_SET EXERCISE:_ Go through the entries and say how many lines contain the string "parts". The number is the whole answer.

+===+

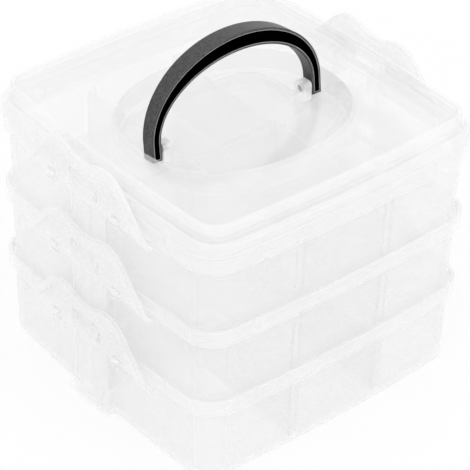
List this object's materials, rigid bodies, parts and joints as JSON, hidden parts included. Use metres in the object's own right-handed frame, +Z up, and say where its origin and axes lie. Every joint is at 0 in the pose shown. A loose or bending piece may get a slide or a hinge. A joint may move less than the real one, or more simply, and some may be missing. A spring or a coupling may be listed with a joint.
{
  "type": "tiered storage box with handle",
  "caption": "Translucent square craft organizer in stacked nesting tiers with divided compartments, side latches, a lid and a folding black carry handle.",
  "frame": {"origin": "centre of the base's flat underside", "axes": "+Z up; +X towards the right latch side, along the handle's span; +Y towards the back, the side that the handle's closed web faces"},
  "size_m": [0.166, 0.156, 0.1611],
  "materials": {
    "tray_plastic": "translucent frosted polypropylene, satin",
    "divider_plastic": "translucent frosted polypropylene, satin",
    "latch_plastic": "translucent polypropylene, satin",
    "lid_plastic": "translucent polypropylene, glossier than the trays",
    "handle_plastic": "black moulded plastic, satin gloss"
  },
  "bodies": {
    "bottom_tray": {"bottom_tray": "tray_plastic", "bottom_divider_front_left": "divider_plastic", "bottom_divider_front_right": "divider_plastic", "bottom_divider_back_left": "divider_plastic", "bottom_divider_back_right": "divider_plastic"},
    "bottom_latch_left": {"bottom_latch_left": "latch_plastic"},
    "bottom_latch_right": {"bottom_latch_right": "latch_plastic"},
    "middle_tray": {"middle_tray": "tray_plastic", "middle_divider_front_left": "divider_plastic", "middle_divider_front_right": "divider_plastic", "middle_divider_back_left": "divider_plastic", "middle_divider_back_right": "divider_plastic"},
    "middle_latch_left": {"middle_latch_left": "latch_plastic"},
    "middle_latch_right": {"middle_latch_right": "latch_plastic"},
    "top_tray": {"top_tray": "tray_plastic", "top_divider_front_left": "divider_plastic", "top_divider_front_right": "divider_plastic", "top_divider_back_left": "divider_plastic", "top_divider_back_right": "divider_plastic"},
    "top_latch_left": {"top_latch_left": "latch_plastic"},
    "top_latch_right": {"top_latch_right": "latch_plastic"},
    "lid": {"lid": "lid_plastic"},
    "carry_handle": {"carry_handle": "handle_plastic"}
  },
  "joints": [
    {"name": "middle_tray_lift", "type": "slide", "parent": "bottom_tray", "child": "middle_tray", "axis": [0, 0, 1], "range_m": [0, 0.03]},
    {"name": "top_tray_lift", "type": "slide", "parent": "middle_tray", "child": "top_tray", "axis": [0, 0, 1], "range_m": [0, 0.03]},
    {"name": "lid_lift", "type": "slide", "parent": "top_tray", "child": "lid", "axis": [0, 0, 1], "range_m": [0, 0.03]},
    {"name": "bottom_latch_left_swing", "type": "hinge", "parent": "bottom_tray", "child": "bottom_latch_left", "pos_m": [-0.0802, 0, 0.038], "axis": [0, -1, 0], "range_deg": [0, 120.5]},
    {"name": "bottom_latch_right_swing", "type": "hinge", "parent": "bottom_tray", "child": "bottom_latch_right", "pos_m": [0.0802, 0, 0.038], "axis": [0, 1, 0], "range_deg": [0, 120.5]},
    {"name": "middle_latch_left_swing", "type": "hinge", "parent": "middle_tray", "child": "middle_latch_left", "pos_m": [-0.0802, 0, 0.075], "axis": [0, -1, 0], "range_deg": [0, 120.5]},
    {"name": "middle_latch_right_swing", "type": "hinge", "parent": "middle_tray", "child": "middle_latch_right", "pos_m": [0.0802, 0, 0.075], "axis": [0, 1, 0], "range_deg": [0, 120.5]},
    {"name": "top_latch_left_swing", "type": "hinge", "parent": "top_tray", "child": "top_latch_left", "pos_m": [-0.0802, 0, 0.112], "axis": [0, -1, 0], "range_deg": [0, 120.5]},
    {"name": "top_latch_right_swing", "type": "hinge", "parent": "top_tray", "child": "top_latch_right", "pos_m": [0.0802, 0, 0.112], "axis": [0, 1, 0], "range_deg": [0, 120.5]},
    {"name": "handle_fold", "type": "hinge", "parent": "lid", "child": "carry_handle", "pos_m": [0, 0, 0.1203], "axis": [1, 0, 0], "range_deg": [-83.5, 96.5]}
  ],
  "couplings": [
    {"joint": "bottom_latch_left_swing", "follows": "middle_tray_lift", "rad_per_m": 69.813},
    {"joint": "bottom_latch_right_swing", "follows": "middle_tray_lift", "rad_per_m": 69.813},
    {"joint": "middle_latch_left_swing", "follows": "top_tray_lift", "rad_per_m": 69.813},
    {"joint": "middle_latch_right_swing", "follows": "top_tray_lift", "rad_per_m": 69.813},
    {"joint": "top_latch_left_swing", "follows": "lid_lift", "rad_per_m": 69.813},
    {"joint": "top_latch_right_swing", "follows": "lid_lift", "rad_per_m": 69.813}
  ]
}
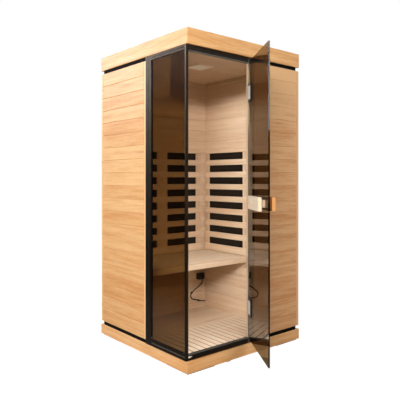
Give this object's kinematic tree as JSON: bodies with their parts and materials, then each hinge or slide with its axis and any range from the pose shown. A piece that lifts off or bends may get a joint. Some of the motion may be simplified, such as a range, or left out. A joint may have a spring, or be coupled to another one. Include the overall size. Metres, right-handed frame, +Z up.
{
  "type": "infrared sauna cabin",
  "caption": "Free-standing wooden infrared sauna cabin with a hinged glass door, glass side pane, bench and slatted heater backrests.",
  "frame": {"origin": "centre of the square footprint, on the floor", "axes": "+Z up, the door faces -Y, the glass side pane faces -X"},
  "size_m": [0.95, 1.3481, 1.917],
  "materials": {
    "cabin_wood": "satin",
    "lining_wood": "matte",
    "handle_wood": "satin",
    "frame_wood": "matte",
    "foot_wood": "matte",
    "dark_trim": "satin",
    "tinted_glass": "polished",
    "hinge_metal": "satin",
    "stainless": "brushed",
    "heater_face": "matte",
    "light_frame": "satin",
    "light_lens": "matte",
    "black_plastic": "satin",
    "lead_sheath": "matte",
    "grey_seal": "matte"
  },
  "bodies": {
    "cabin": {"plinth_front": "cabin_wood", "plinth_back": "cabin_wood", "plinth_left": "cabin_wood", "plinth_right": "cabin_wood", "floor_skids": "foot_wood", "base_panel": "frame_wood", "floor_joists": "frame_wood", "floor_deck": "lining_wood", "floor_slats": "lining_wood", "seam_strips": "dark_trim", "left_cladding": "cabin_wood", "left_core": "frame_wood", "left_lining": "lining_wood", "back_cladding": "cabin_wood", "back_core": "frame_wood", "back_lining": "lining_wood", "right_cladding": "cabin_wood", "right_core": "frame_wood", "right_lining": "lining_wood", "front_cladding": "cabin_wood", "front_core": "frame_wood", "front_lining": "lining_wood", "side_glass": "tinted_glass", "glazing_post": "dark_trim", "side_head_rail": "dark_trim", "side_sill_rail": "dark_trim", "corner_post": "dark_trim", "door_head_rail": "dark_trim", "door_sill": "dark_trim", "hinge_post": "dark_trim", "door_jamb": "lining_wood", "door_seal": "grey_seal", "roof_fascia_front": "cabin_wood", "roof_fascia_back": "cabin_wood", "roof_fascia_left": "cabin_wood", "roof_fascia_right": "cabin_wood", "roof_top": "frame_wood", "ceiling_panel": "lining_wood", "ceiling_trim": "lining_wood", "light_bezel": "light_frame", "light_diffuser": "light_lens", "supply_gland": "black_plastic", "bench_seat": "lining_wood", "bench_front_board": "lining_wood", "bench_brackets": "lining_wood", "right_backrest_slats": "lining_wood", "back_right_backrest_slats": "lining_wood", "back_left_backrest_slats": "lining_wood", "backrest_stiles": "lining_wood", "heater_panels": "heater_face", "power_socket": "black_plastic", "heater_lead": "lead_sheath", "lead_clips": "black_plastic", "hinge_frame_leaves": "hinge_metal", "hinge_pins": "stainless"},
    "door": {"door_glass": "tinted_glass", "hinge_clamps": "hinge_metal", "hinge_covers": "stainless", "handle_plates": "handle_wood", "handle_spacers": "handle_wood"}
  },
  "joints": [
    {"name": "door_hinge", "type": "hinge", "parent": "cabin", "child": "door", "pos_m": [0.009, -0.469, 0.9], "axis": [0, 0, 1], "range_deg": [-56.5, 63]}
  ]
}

+===+

_ANSWER FOR THE TASK:_ 2